Despite Retrograde Liquor Policies, PA Has Higher Binge Drinking Rate

Back in the 30's, when the end of Prohibition was within sight, Pennsylvania's Prohibitionist Governor Gifford Pinchot saw the writing on the wall and created a Prohibition-lite framework for regulating alcohol in Pennsylvania. His stated goal was to "discourage the purchase of alcoholic beverages by making it as inconvenient and expensive as possible."

The framework is still largely intact in Pennsylvania in 2017. The most visible part of it is the state-owned system of Wine and Spirits stores (PA is one of just two states to ban private liquor sales, in the good company of Utah) but there's a whole slew of other policies too. 

There's a population-based cap on liquor licenses, all kinds of special rules micromanaging what the various types of alcohol manufacturers and retailers are allowed to sell, a whole suite of different taxes, and an ethically-fraught regime where the Liquor Control Board that regulates alcohol sales is also the main wholesale buyer and seller of alcohol. 

These policies range from merely annoying to economically destructive, but all of them are weird, and Gifford Pinchot was inarguably successful at making it stupidly inconvenient to shop for adult beverages in Pennsylvania.  What's fascinating is that voters have put up with all of this for so long--a state of affairs largely owing to an ingenius political economy that Pinchot created where each of the policies has a built-in political constituency: state store unions for the Wine and Spirits stores; liquor license owners for the license cap; beer distributors for the bizarre retailing rules. 

But while the Pinchot system is unquestionably good at enriching a few small but vocal political constituencies, what's less clear is whether it's any good at reducing excessive drinking, drunk driving, underage drinking, or any of the other public problems associated with alcohol. 

Defenders of Pennsylvania's retrograde liquor laws don't typically lead with the amazing rent-seeking opportunities it provides to certain groups; they prefer to use a more politically sympathetic message about public health benefits instead. The problem is that the purported public health benefits of the Pinchot system don't really seem to exist. 
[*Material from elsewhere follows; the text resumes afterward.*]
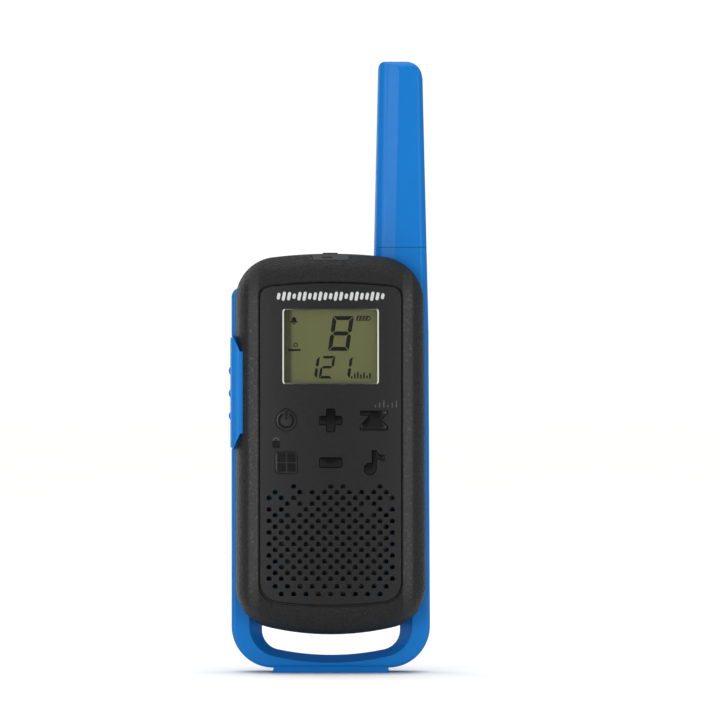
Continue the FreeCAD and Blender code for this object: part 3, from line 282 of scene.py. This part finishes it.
def solder_mask():
    """Green circuit board: copper tracks 0.3 mm wide raise the glossy mask."""
    made, tree, surface = blank("solder_mask", Roughness=0.3, IOR=1.55, Coat_Weight=0.3)
    spot = add(tree, "TexCoord").outputs["Object"]
    tracks = add(tree, "TexBrick", {"Vector": spot, "Scale": 1 / (2.4 * MM),
                                    "Mortar Size": 0.06, "Color1": linear("0B3B1C"),
                                    "Color2": linear("0E4522"), "Mortar": linear("1B6534")})
    tree.links.new(tracks.outputs["Color"], surface.inputs["Base Color"])
    relief(tree, surface, tracks.outputs["Fac"], 0.035, 0.6)
    return made


def moulded_epoxy():
    """Chip packages: dark grey, fine blasted texture."""
    made, tree, surface = blank("moulded_epoxy", Roughness=0.55)
    pigment(tree, surface, grain(tree, 0.2), "1A1A1C", "29292C")
    relief(tree, surface, grain(tree, 0.12), 0.01, 0.4)
    return made


def woven_cloth():
    """Acoustic cloth of 0.25 mm black polyester threads."""
    made, tree, surface = blank("woven_cloth", Roughness=0.9, Sheen_Weight=0.3)
    spot = add(tree, "TexCoord").outputs["Object"]
    threads = [add(tree, "TexWave", {"Vector": spot, "Scale": 1 / (1.6 * MM)},
                   bands_direction=direction).outputs["Fac"] for direction in ("X", "Z")]
    weave = all_of(tree, threads)
    relief(tree, surface, weave, 0.1, 0.8)
    pigment(tree, surface, weave, "060606", "1A1A1A")
    return made


def pressed_paper():
    """Loudspeaker cone: black paper pulp with short fibres."""
    made, tree, surface = blank("pressed_paper", Roughness=0.85)
    fibres = grain(tree, 0.5, 6.0, 0.7)
    relief(tree, surface, fibres, 0.05, 0.6)
    pigment(tree, surface, fibres, "0D0D0D", "242424")
    return made


def wire_sleeve(name, dark, light):
    """PVC wire insulation: smooth and slightly waxy."""
    made, tree, surface = blank(name, Roughness=0.4)
    pigment(tree, surface, grain(tree, 2.0), dark, light)
    return made


def cell_sleeve(node, button_up):
    """A shrink-wrapped AAA cell: bare steel ends, a copper band at the button end, then a
    charcoal printed film. No lettering."""
    made, tree, surface = blank("shrink_film_" + node, Roughness=0.28, Coat_Weight=0.4)
    low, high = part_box(node)
    ends = (low.z, high.z) if button_up else (high.z, low.z)
    along = add(tree, "MapRange", {"Value": along_axes(tree)["Z"], "From Min": ends[0],
                                   "From Max": ends[1]}).outputs["Result"]
    film_starts, film_ends = 0.012, 0.955
    steel, film, seam, copper = "B9BBBE", "1E2126", "C8CBCE", "B06A35"
    stops = ((0.0, steel), (film_starts, film), (0.66, seam), (0.675, copper),
             (film_ends, steel))
    bands = add(tree, "ValToRGB", {"Fac": along})
    bands.color_ramp.interpolation = "CONSTANT"
    while len(bands.color_ramp.elements) < len(stops):
        bands.color_ramp.elements.new(0.5)
    for element, (position, colour) in zip(bands.color_ramp.elements, stops):
        element.position, element.color = position, linear(colour)
    tree.links.new(bands.outputs["Color"], surface.inputs["Base Color"])
    button = add(tree, "Math", {0: along, 1: film_ends}, operation="GREATER_THAN").outputs[0]
    base = add(tree, "Math", {0: along, 1: film_starts}, operation="LESS_THAN").outputs[0]
    bare = add(tree, "Math", {0: button, 1: base}, operation="MAXIMUM").outputs[0]
    tree.links.new(bare, surface.inputs["Metallic"])
    relief(tree, surface, grain(tree, 1.2), 0.02, 0.3)
    return made


def pale_laminate():
    """The table: matt pale laminate with a barely visible grain."""
    made, tree, surface = blank("pale_laminate", Roughness=0.7, Specular_IOR_Level=0.2)
    pigment(tree, surface, grain(tree, 60.0, 3.0), "F4F4F3", "FAFAF9")
    return made


def finish_nodes():
    """Gives every carried-over node its finish."""
    blue = satin_abs("blue_satin_abs", "0066AF", "006CB9")
    charcoal = satin_abs("charcoal_satin_nylon", "1C1C1D", "252526", 0.4)
    keys = lacquered_silicone("black_lacquered_silicone", "040404", "080809")
    ground = lacquered_silicone("grey_lacquered_silicone", "202021", "2A2A2B")
    soft = matt_elastomer()
    nickel = plated("nickel_plated_steel", "A9A6A0", "C6C3BD", 0.25)
    zinc = plated("zinc_plated_steel", "9FA3A8", "B9BDC2", 0.35)
    tin, epoxy = plated("tinplate", "B4B7BA", "CDD0D2", 0.3, 1.2), moulded_epoxy()
    clear_grey = matt_elastomer("grey_silicone", "6F7275", "85888B")
    finishes = {
        "front_housing": spark_textured_abs(), "rear_housing": blue, "battery_door": blue,
        "antenna_sheath": blue, "ptt_button": blue, "port_cover": soft,
        "display_window": cast_acrylic(), "lcd_glass": reflective_lcd(),
        "lcd_backlight": milky_acrylic(), "display_gasket": soft, "zebra_strip": clear_grey,
        "keypad_mat": clear_grey, "key_domes": nickel, "main_board": solder_mask(),
        "rf_shield": tin, "board_chips": epoxy, "headset_jack": epoxy, "usb_socket": tin,
        "ptt_switch": epoxy, "grille_cloth": woven_cloth(), "speaker_gasket": soft,
        "speaker_basket": zinc, "speaker_cone": pressed_paper(), "speaker_magnet": nickel,
        "speaker_lead_red": wire_sleeve("red_pvc", "8E0F0A", "A3140D"),
        "speaker_lead_black": wire_sleeve("black_pvc", "0B0B0B", "161616"),
        "microphone": epoxy, "microphone_boot": soft, "battery_springs": nickel,
        "battery_plates": nickel, "clip_base": charcoal, "clip_arm": charcoal,
        "clip_pin": zinc, "clip_spring": nickel, "housing_seal": clear_grey,
        "housing_screws": zinc, "board_screws": zinc, "antenna_coil": nickel,
        "antenna_core": milky_acrylic(),
        "antenna_feed": plated("turned_brass", "B08A3E", "C9A24E", 0.25),
    }
    for name in NODES:
        if name.startswith("key_") and name != "key_domes":
            finishes[name] = ground if name in ("key_menu", "key_power") else keys
        if name.startswith("battery_cell"):
            finishes[name] = cell_sleeve(name, name != "battery_cell_2")
    for name, finish in finishes.items():
        mesh = NODES[name].data
        mesh.materials.clear()
        mesh.materials.append(finish)
        if finish in (keys, ground):
            soften(NODES[name], 0.28)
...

Pennsylvania notoriously mollycoddles drunk drivers, and gets low ranks compared to other states for drunk driving prevention. The Commonwealth ranks 9th out of the 50 states for underage alcohol consumption. 

This map from Wonkblog based on the most recent Health and Human Services data on drinking habits drives the point home most powerfully. Just look at Pennsylvania in relation to the open market states around it. People in PA drink more than nearby states where you can buy a bottle of whiskey at a regular store. 

Binge_Drinking.png

While some might argue that these trends would be even worse if Pennsylvania had a more open market for alcohol, the more persuasive explanation is that Pennsylvania's framework for regulating alcohol is doing a bad job of discouraging excessive drinking because it actually isn't designed to discourage excessive drinking. It's designed to reduce competition between alcohol sellers, and is effective at this, but throwing up a bunch of anti-competitive seller side rules turns out not to produce any observable public health benefits. 

This matters, since without the public health rationale, supporters of the status quo are left with the unpersuasive argument that voters should continue to tolerate these arbitrary inconveniences solely to protect small groups of vested interests and industry incumbents.